Frente a esto el cultivo del conocimiento histórico es un compromiso ético. Hacer historiografía verdaderamente, ejercer la operación historiográfica (en el concepto de Michel de Certeau), es una forma de cuidar el pasado en su especificidad, de no violar su sentido, sino tratar de reponerlo hasta donde nos sea posible, tanto indicial como narrativamente. Pues hoy vivimos en medio de unas prácticas, ligadas preferentemente a la lógica de la industria cultural (turismo/patrimonio), o la rentabilidad política (memoria/identidad), que -en la fórmula clásica de Moses Finley- “usan y abusan” del pasado de un modo que parece inocuo y bien intencionado, esto es, lo hacen familiar. Pero la (re)construcción del pasado es una de las formas de acceder a lo otro, al pasado hemos de reconocerlo justamente por su extrañeza, de hecho, el encuentro con el pasado pocas veces es grato, nos sume en la perplejidad, lo inquietante, en la deuda, lo perdido o lo pendiente (por distintos motivos el pasado ofende nuestro sentido común), tal como sucede al enfrentarnos a “lo otro cultural” en etnología.

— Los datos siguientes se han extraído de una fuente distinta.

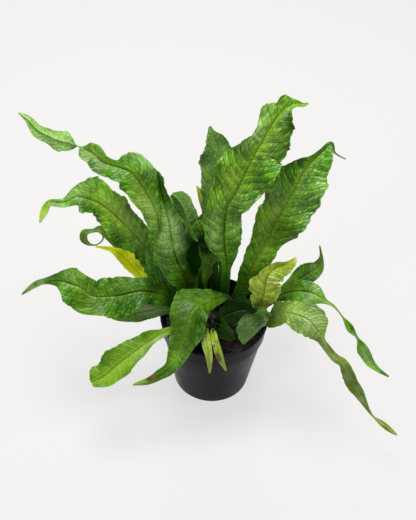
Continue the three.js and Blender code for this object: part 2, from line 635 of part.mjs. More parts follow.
// The faces of a frond's shell: both sides of the blade with like diagonals, the two edges, and the two ends.
function frondFaces(count) {
  const width = ACROSS.length;
  const ring = 2 * width;
  const index = [];
  for (let i = 0; i < count; i += 1) {
    const near = i * ring;
    const far = near + ring;
    for (let k = 0; k < width - 1; k += 1) {
      const a = k;
      const b = k + 1;
      index.push(near + a, near + b, far + b, near + a, far + b, far + a);
      const c = ring - 1 - k;
      const d = c - 1;
      index.push(near + d, near + c, far + d, near + c, far + c, far + d);
    }
    const edge = width - 1;
    index.push(near + edge, near + edge + 1, far + edge + 1, near + edge, far + edge + 1, far + edge);
    index.push(near + ring - 1, near, far, near + ring - 1, far, far + ring - 1);
  }
  const last = count * ring;
  for (let k = 0; k < width - 1; k += 1) {
    const c = ring - 1 - k;
    index.push(k, c, c - 1, k, c - 1, k + 1);
    index.push(last + k, last + c - 1, last + c, last + k, last + k + 1, last + c - 1);
  }
  return index;
}

// The plain hole that a stalk stands in, along the stalk's own line.
function stalkHole(frond) {
  const [foot, collar] = midribPoints(frond);
  const along = collar.clone().sub(foot).normalize();
  const length = 1.6 * STALK_COLLAR;
  const hole = new THREE.CylinderGeometry(HOLE_RADIUS, HOLE_RADIUS, length, HOLE_SIDES);
  hole.translate(0, length / 2 - 1, 0);
  hole.applyQuaternion(new THREE.Quaternion().setFromUnitVectors(new THREE.Vector3(0, 1, 0), along));
  hole.translate(foot.x, foot.y, foot.z);
  return solidOf(hole);
}

function named(name, geometry, material) {
  const mesh = new THREE.Mesh(geometry, material);
  mesh.name = name;
  return mesh;
}

const plant = new THREE.Group();
const holes = wasm.Manifold.union(FRONDS.map(stalkHole));
const rootstock = wasm.Manifold.union(ROOTSTOCK_RUNS.map((run) => rootstockRun(run, 0)));
const bed = wasm.Manifold.union(ROOTSTOCK_RUNS.map((run) => rootstockRun(run, CLEARANCE)));
const mix = mainBody(solidOf(mixGeometry()).subtract(bed).subtract(holes));

plant.add(named('pot', potGeometry(), plastic(POT_BLACK)));
plant.add(named('potting_mix', geometryOf(mix), earth(MIX_BROWN)));
plant.add(named('rootstock', geometryOf(mainBody(rootstock.subtract(holes))), earth(ROOTSTOCK_BROWN)));
FRONDS.forEach((frond, number) => {
  plant.add(named(frond.name, frondGeometry(frond, number), leaf(frond.tone)));
});

export default plant;
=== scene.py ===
import math
import bpy
import numpy as np
from mathutils import Matrix, Vector, noise


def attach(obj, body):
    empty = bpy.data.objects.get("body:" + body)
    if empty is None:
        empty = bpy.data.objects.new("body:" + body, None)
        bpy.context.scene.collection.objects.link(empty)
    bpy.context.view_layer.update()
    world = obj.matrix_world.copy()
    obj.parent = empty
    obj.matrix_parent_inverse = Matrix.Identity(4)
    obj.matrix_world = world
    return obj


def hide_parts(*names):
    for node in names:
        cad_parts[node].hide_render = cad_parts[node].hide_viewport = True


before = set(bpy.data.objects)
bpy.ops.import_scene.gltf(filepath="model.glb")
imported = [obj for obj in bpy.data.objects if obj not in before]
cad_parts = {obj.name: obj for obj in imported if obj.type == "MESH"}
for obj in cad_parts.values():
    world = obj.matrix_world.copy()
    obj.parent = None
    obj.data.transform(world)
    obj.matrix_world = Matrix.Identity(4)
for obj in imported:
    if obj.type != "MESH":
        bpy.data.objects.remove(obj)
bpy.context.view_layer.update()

# The room: a plain pale floor under soft studio light, seen from above the plant's front. The floor is only a
# stage for the object, and glows a little, as a light table does, so that shadows on it stay faint.
MM = 0.001
FLOOR_RADIUS = 7.0
FLOOR_SIDES = 120
FLOOR_COLOUR = (0.15, 0.149, 0.147, 1)
FLOOR_ROUGHNESS = 0.9
FLOOR_GLOW = 0.66
WARM_WHITE = (1, 0.99, 0.98, 1)
ROOM_LIGHT = 0.16
BACKDROP_GLOW = 0.722           # as bright as the lit floor, so that no edge shows between the two
CAMERA_TURN = 2.8
CAMERA_TILT = 44.2
CAMERA_AIM = (-9.9 * MM, 0, 186.4 * MM)
CAMERA_DISTANCE = 1100 * MM
FILM = 36
CAMERA_LENS = FILM * 1045.6 / 520
LAMP_AIM = Vector((0, 0, 0.15))
LAMPS = {                       # the place, the width and the power of each
    "lamp_above": ((-0.15, 0.30, 1.70), 0.9, 33),
    "lamp_front": ((-1.0, -1.2, 1.5), 0.8, 9),
    "lamp_right": ((1.5, -0.1, 1.2), 0.7, 9),
    "lamp_behind": ((-0.2, 1.7, 1.35), 1.0, 9),
}
UNMIRRORED_LAMPS = ("lamp_front", "lamp_right")     # they light the plant but leave no shine on it


def circle(radius, sides):
    """The corners of a round outline about the origin."""
    turns = [2 * math.pi * side / sides for side in range(sides)]
    return [(radius * math.cos(turn), radius * math.sin(turn)) for turn in turns]


def mesh_of(name, points, faces):
    """A mesh made of its points and faces."""
    mesh = bpy.data.meshes.new(name)
    mesh.from_pydata(points, [], faces)
    return mesh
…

Por vía de la familiarización del pasado estamos en riesgo de perderlo, de que el pasado no tenga ya futuro. Así vamos en camino de otro modo de “expulsión de lo distinto” (Han), con las consecuencias políticas que de ello se derivan. Valga en este punto la aguda observación del filósofo español Antonio Gómez Ramos: “el nacionalista y el turista representan las dos figuras extremas en las que se activa actualmente el culto al pasado. Sea por ocio o por una inquietud casi existencial, ellos son los más interesados consumidores de discurso histórico. De hecho, son estrictamente complementarios”.
Los trabajos que he podido leer en este dossier, en la medida que son expresión legítima de la función historiadora, van a contracorriente de lo descrito. Recomponer en trayecto intelectual de Luis Emilio Recabarren, sus encrucijadas políticas, tanto como el modo en que fue construida su memoria en medio de la disputa por el sentido, nos hacen acceder a un mundo otro, a unos sujetos que podemos ver reclamando su lugar en el presente.